[TASK REQUIREMENTS]
Start at the line containing "latch_hook();", stop at the line containing "if empty is", and set down every line in that stretch exactly as written, and nothing else.

[EXTRACTED INFORMATION]
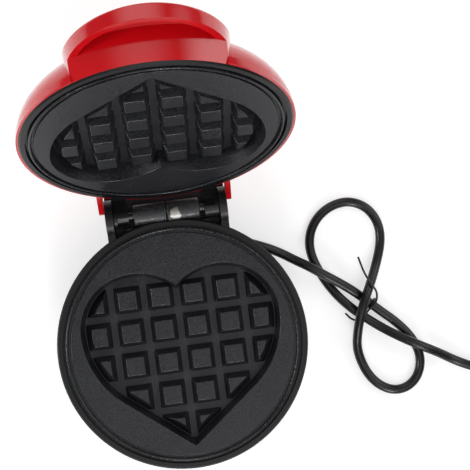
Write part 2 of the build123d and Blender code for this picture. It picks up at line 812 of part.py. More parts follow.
def fuse_clip():
    """Spring strip over the fuse, its two feet flat on the shield."""
    top_z = -(shield_top + shield_drop)
    loop_r = fuse_r + fit_gap
    with BuildPart() as clip:
        with BuildSketch(lengthwise(base, fuse_x - clip_w / 2)):
            with Locations((fuse_y, top_z - fuse_r)):
                Circle(loop_r + clip_t)
                Circle(loop_r, mode=Mode.SUBTRACT)
            with Locations((fuse_y, top_z - fuse_r + loop_r)):
                Rectangle(2 * (loop_r + clip_t), 2 * loop_r, mode=Mode.SUBTRACT)
            for side in (-1, 1):
                with Locations((fuse_y + side * (loop_r + clip_t / 2), top_z - fuse_r / 2)):
                    Rectangle(clip_t, fuse_r + clip_t / 2)
                with Locations((fuse_y + side * (loop_r + clip_foot / 2), top_z - clip_t / 2)):
                    Rectangle(clip_foot, clip_t)
            with Locations((fuse_y, top_z + clip_t)):
                Rectangle(2 * (loop_r + clip_foot), 2 * clip_t, mode=Mode.SUBTRACT)
        extrude(amount=clip_w)
    return clip


def terminal_block():
    with BuildPart() as block:
        with BuildSketch(base.offset(floor_z)):
            with Locations((block_x, block_y)):
                RectangleRounded(block_len, block_w, block_corner)
            with Locations(*block_spots()):
                Circle(screw_r + fit_gap, mode=Mode.SUBTRACT)
        extrude(amount=block_h)
    return block


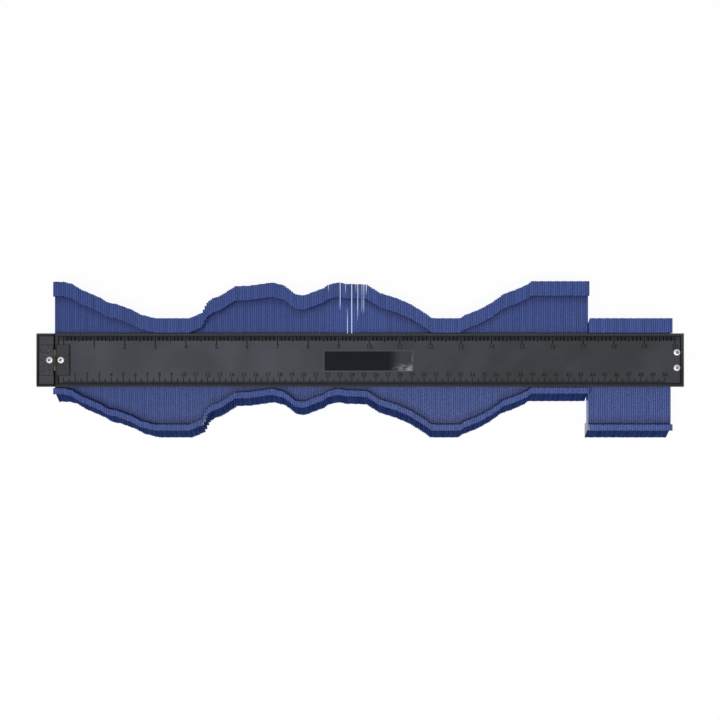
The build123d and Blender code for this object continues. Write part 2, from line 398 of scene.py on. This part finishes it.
def hinge_steel():
    """Black-painted steel, worn to dull brown metal along the barrel."""
    s = Shader("hinge_steel", (0.035, 0.035, 0.042), 0.5, 0.2)
    from_hinge = s.math("ABSOLUTE", s.math("SUBTRACT", s.coordinate("X"), HINGE_X * MM))
    barrel = s.ramp_mm(from_hinge, 1.3, 1.0)
    patches = s.ramp(s.noise(260.0, 4.0), 0.42, 0.58)
    metal = s.mix(patches, (0.075, 0.068, 0.052), (0.030, 0.028, 0.020))
    grain = s.ramp(s.noise(560.0, 2.0), 0.36, 0.64)
    lever_paint = s.mix(grain, (0.020, 0.020, 0.025), (0.040, 0.040, 0.047))
    frame_paint = s.mix(grain, (0.015, 0.015, 0.018), (0.027, 0.027, 0.032))
    side = s.ramp_mm(s.coordinate("X"), HINGE_X - 0.5, HINGE_X + 0.5)
    s.set("Base Color", s.mix(barrel, s.mix(side, lever_paint, frame_paint), metal))
    s.set("Metallic", s.math("MULTIPLY", barrel, 0.35))
    s.set("Roughness", s.spread(s.noise(200.0), 0.42, 0.6))
    s.bump(s.noise(1400.0), 0.04, 0.7)
    return s.material


def brass():
    """Dull brass of the hinge pin."""
    s = Shader("brass", (0.24, 0.19, 0.10), 0.42, 0.5, 1.0)
    s.set("Base Color", s.mix(s.noise(500.0, 4.0), (0.12, 0.09, 0.05), (0.30, 0.23, 0.12)))
    s.set("Roughness", s.spread(s.noise(300.0), 0.35, 0.6))
    return s.material


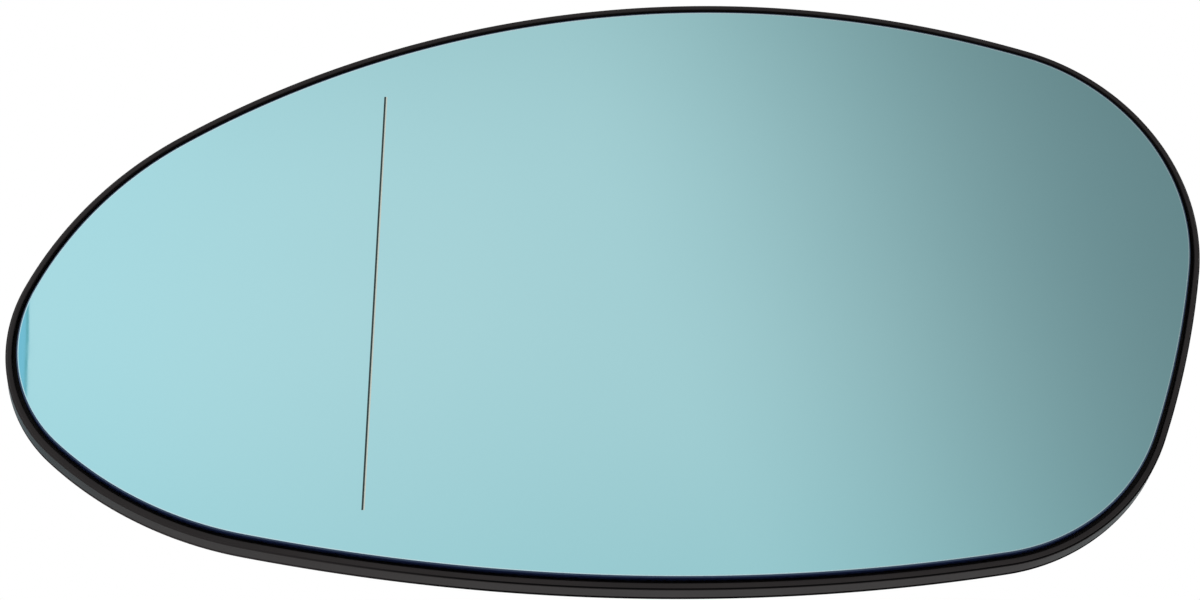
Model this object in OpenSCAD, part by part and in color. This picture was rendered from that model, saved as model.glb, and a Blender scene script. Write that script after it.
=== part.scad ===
// Left-hand door mirror glass on its moulded carrier, glass facing -Y, +Z up, outboard nose at -X.
// The origin is the centre of the rear snap ring, in the plane where its hooks grip.

/* [Outline of the glass] */
// Radius of the upper inboard corner
shoulder_r = 34; // [28:0.5:42]
// Radius of the long arched top
brow_r = 172; // [140:1:220]
// Radius of the upper side running down to the nose
flank_r = 61; // [50:0.5:80]
// Radius of the outboard nose
nose_r = 23.5; // [18:0.5:30]
// Radius of the lower side of the nose
chin_r = 58.5; // [45:0.5:75]
// Radius of the lower inboard corner
heel_r = 33.5; // [26:0.5:42]
// Direction, from the inboard axis, where each arc takes over from the one before
arc_from = [-9, 75, 123, 155.5, 226, 259, 281.5, 340]; // [-360:0.5:360]
// Sideways place of the upper inboard corner's centre
corner_x = 55.3; // [50:0.1:60]
// Height of the upper inboard corner's centre
corner_z = 13.65; // [8:0.05:20]

/* [Mirror glass] */
// Thickness of the bent glass
glass_t = 2; // [1.6:0.1:3]
// Spherical radius of the main field
face_r = 1400; // [1000:50:2200]
// Bend radius just outboard of the dividing line
bend_r = 800; // [600:10:900]
// Bend radius of the outer end
tip_r = 450; // [350:10:550]
// Width of the first, gentler band outboard of the dividing line
bend_w = 25; // [15:1:35]
// Sideways place of the dividing line
line_x = -42.8; // [-60:0.1:-30]
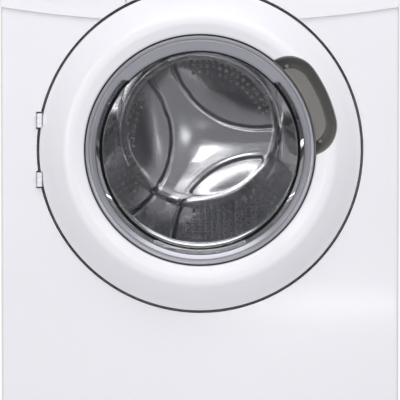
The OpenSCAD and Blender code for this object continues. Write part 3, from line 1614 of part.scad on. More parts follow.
// The fixed pocket that the fingers reach into, with a post for each of the grip's pins
module handle_scoop() {
  floor_y1 = grip_y + pocket_d;
  color(grey_plastic)
    difference() {
      union() {
        difference() {
          intersection() {
            handle_band(handle_mid, handle_end_r, handle_turn, crest_y, floor_y1);
            // What lies half a millimetre below the ring's face
            turned(door_z)
              polygon(concat([for (p = ring_face) p - [0, 0.5]],
                             [[bezel_r, -ring_in_y - 0.5], [bezel_r, -rim_front_y + 1.5]]));
          }
          difference() {
            handle_band(handle_mid, handle_end_r - scoop_wall, handle_turn, crest_y - 5, floor_y1 - 2);
            door_disc(bezel_r + seat_gap + scoop_wall, crest_y - 6, floor_y1);
          }
          door_disc(bezel_r + seat_gap, crest_y - 1, floor_y1 + 1);
          // The wall beside the silver ring stays behind the grip plate
          door_disc(bezel_r + seat_gap + scoop_wall + 0.5, crest_y - 1, grip_y + 4);
        }
        at_latch()
          for (s = [0, 1])
            mirror([0, 0, s])
              box([grip_pin_x - ear_w / 2, grip_pin_y - 2.4, grip_end_v + 1.4],
                  [grip_pin_x + ear_w / 2, floor_y1 - 1, grip_end_v + 6]);
      }
      at_latch()
        translate([grip_pin_x, grip_pin_y, -grip_end_v - 7])
          cylinder(r = grip_pin_r + run_gap, h = 2 * grip_end_v + 14, $fn = 32);
    }
}

// The curved plate that is pulled at its outer edge. It turns about short pins at its ends.
module handle_lever() {
  color(dark_plastic)
    union() {
      difference() {
        handle_band(grip_mid, grip_end_r, grip_turn, grip_y - grip_t / 2, grip_y + grip_t / 2);
        door_disc(bezel_r + 1.5, crest_y, grip_y + grip_t);
      }
      at_latch()
        for (s = [0, 1])
          mirror([0, 0, s]) {
            box([grip_pin_x - ear_w / 2, grip_y, grip_end_v - 5],
                [grip_pin_x + ear_w / 2, grip_pin_y + 3, grip_end_v - 1]);
            translate([grip_pin_x, grip_pin_y, grip_end_v - 2])
              cylinder(r = grip_pin_r, h = 7.4, $fn = 32);
          }
    }
}

// The hook on the door's back that catches behind the lock plate
module latch_hook() {
  back_y = floor_y - 5;
  tip_y = floor_y + sheet + 8;
  color(zinc)
    at_latch()
      union() {
        translate([latch_r, latch_pin_y, -7])
          cylinder(r = 4.5, h = 14, $fn = 32);
        translate([latch_r, latch_pin_y, -11.5])
          cylinder(r = pin_r - run_gap, h = 23, $fn = 32);
        translate([0, 0, -6])
          linear_extrude(12)
            polygon([[latch_r - 3, latch_pin_y], [latch_r + 3, latch_pin_y], [latch_r + 2, back_y],
                     [latch_r + 2, floor_y + sheet + 3.5], [latch_r + 8, floor_y + sheet + 3.5],
                     [latch_r + 3, tip_y], [latch_r - 3, tip_y]]);
      }
}

// The lock behind the front panel: its plate has the slot that the hook catches
module door_lock() {
  y0 = floor_y + sheet;
  color([0.92, 0.92, 0.90])
    at_latch()
      difference() {
        box([latch_r - 13.5, y0, -34], [latch_r + 34, y0 + 24, 34]);
        box([latch_r - 9, y0 - 1, -8], [latch_r + 5, y0 + 4, 8]);
        box([latch_r - 12, y0 + 3, -9], [latch_r + 12, y0 + 18, 9]);
      }
}

left_side_panel();
right_side_panel();
front_panel();
rear_panel();
rear_access_cover();
base_tray();
worktop();
kick_plinth();
control_panel();
display_window();
control_board();
dispenser_housing();
levelling_feet();
door_lock();
hinge_bracket();
hinge_pins();
panel_screws();
transit_hole_plugs();
inlet_valve();
inlet_hose();
dispenser_hose();
drain_pump();
sump_hose();
drain_hose();
cable_gland();
tub_rear();
tub_front();
door_gasket();
gasket_clamps();
upper_counterweight();
front_counterweight();
suspension_springs();
damper_cylinders();
damper_rods();
heating_element();
drive_motor();
drive_belt();
drum_bearings();
drum_shell();
drum_back();
drum_lifters();
drum_spider();
drum_shaft();
drum_pulley();
motor_pulley();
door_frame();
door_bezel();
door_inner_frame();
door_glass();
door_hinge_arm();
handle_scoop();
handle_lever();
latch_hook();
filter_flap();
pump_filter();
drawer_front();
drawer_tray();
programme_knob();
start_button();
option_button();
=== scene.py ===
"""Looks of a freestanding front-loading washing machine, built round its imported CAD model.

Lengths are in metres, +Z is up, the front faces -Y and +X is to the right.
"""

import logging
from dataclasses import dataclass, field
from enum import Enum
from math import acos, asin, atan2, ceil, cos, pi, radians, sin, tan
from typing import Iterable, Sequence

import bmesh
import bpy
import numpy as np
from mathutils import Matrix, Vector


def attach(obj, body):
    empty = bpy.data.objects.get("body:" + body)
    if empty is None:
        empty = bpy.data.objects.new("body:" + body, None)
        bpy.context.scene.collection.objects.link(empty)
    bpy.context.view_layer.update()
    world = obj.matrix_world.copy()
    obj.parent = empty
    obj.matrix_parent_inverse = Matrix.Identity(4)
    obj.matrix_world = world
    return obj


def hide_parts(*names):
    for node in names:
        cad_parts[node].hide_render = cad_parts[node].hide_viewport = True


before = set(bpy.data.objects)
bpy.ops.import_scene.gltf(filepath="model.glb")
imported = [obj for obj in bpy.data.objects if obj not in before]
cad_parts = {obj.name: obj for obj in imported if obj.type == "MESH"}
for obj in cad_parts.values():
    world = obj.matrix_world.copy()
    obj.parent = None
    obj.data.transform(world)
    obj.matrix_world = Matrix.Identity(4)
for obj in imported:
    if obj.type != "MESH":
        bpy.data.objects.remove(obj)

Array = np.ndarray
Material, Mesh, Node = bpy.types.Material, bpy.types.Mesh, bpy.types.Node
Piece, Socket, Tree = bpy.types.Object, bpy.types.NodeSocket, bpy.types.NodeTree
Pair, Triple = tuple[float, float], tuple[float, float, float]

LOG = logging.getLogger("washing_machine")
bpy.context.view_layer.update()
MM = 0.001
DOOR_Z = 0.490  # height of the door's axis
DRUM_Z = 0.500  # height of the drum's axis
HANDLE_ANGLE = radians(24.2)
WHITE = (1.0, 1.0, 1.0, 1.0)
COAT_ROUGH = 0.08
MERGE = 2e-6  # points closer than this, in metres, are one
SLIVER = 1e-7  # edges shorter than this are taken out
STRAIGHT = radians(89.67)  # half the angle of a corner that needs no rounding
MOST_CUT = 0.49  # the share of a side that one corner's arc may take


class Grain(Enum):
    """How a surface was made, which decides its fine texture."""

    SMOOTH = "smooth"
    ORANGE_PEEL = "orange peel"
    MOULDED = "moulded"
    BRUSHED = "brushed"
    SPANGLE = "spangle"
    CAST = "cast"
    POROUS = "porous"


def linear(code: str) -> tuple[float, float, float, float]:
    """Turns an sRGB hex colour into the linear values that a shader takes.

    Args:
        code: six hex digits, such as "f4f4f6".
    Returns:
        Red, green, blue and an alpha of 1.
    """
    parts = [int(code[i:i + 2], 16) / 255 for i in (0, 2, 4)]
    low = [c / 12.92 if c <= 0.04045 else ((c + 0.055) / 1.055) ** 2.4 for c in parts]
    return low[0], low[1], low[2], 1.0


def plug(node: Node, inputs: dict[str | int, object]) -> None:
    """Gives some inputs of a node their values.

    Args:
        node: the node.
        inputs: for each input's name or number, a value or the output that feeds it.
    """
    for key, value in inputs.items():
        if isinstance(value, Socket):
            node.id_data.links.new(value, node.inputs[key])
        else:
            node.inputs[key].default_value = value


def add_node(tree: Tree, kind: str, inputs: dict | None = None, **settings: object) -> Node:
    """Adds one shader node.

    Args:
        tree: the material's node tree.
        kind: the node's type name, after ShaderNode.
        inputs: what its inputs get, as in plug.
        settings: properties of the node itself.
    Returns:
        The new node.
    """
    node = tree.nodes.new("ShaderNode" + kind)
    for key, value in settings.items():
        setattr(node, key, value)
    plug(node, inputs or {})
    return node


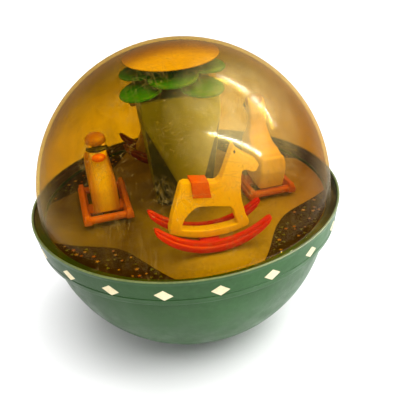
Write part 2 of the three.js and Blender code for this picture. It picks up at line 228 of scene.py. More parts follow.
def plastic(name, base, dark, light, roughness, grain=60.0, gloss=0.25):
    """Old moulded plastic: three tones, dark specks, fine scratches and a slightly uneven skin."""
    look = Look(name)
    broad = look.ramp(look.noise(grain, 4.0), 0.3, 0.7)
    fine = look.ramp(look.noise(grain * 14, 3.0), 0.35, 0.75)
    tone = look.mix(broad, dark, base)
    tone = look.mix(look.times(fine, 0.35), tone, light)
    specks = look.ramp(look.noise(grain * 40, 2.0), 0.68, 0.74)
    tone = look.mix(look.times(specks, 0.5), tone, dark)
    worn = look.scratches(grain * 12)
    tone = look.mix(look.times(worn, 0.05), tone, light)
    rough = look.ramp(look.noise(grain * 3, 4.0), 0.3, 0.7, roughness - 0.08, roughness + 0.14)
    skin = look.math("ADD", look.noise(grain * 6, 3.0), look.times(worn, -0.5))
    look.set(Base_Color=tone, Roughness=rough, Normal=look.bump(skin, 0.04 * MM))
    look.set(Specular_IOR_Level=gloss)
    return look


def metal(name, base, dark, roughness, grain=400.0, stretch=(1.0, 1.0, 0.06)):
    """Plain metal with drawing marks, dull patches and a little tarnish."""
    look = Look(name)
    marks = look.noise(grain, 3.0, 0.6, stretch)
    patches = look.ramp(look.noise(70.0, 4.0), 0.35, 0.7)
    tone = look.mix(patches, dark, base)
    rough = look.ramp(marks, 0.3, 0.7, roughness - 0.08, roughness + 0.15)
    look.set(Base_Color=tone, Metallic=1.0, Roughness=rough, Normal=look.bump(marks, 0.03 * MM))
    return look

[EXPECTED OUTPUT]
latch_hook();
filter_flap();
pump_filter();
drawer_front();
drawer_tray();
programme_knob();
start_button();
option_button();
=== scene.py ===
"""Looks of a freestanding front-loading washing machine, built round its imported CAD model.

Lengths are in metres, +Z is up, the front faces -Y and +X is to the right.
"""

import logging
from dataclasses import dataclass, field
from enum import Enum
from math import acos, asin, atan2, ceil, cos, pi, radians, sin, tan
from typing import Iterable, Sequence

import bmesh
import bpy
import numpy as np
from mathutils import Matrix, Vector


def attach(obj, body):
    empty = bpy.data.objects.get("body:" + body)
    if empty is None:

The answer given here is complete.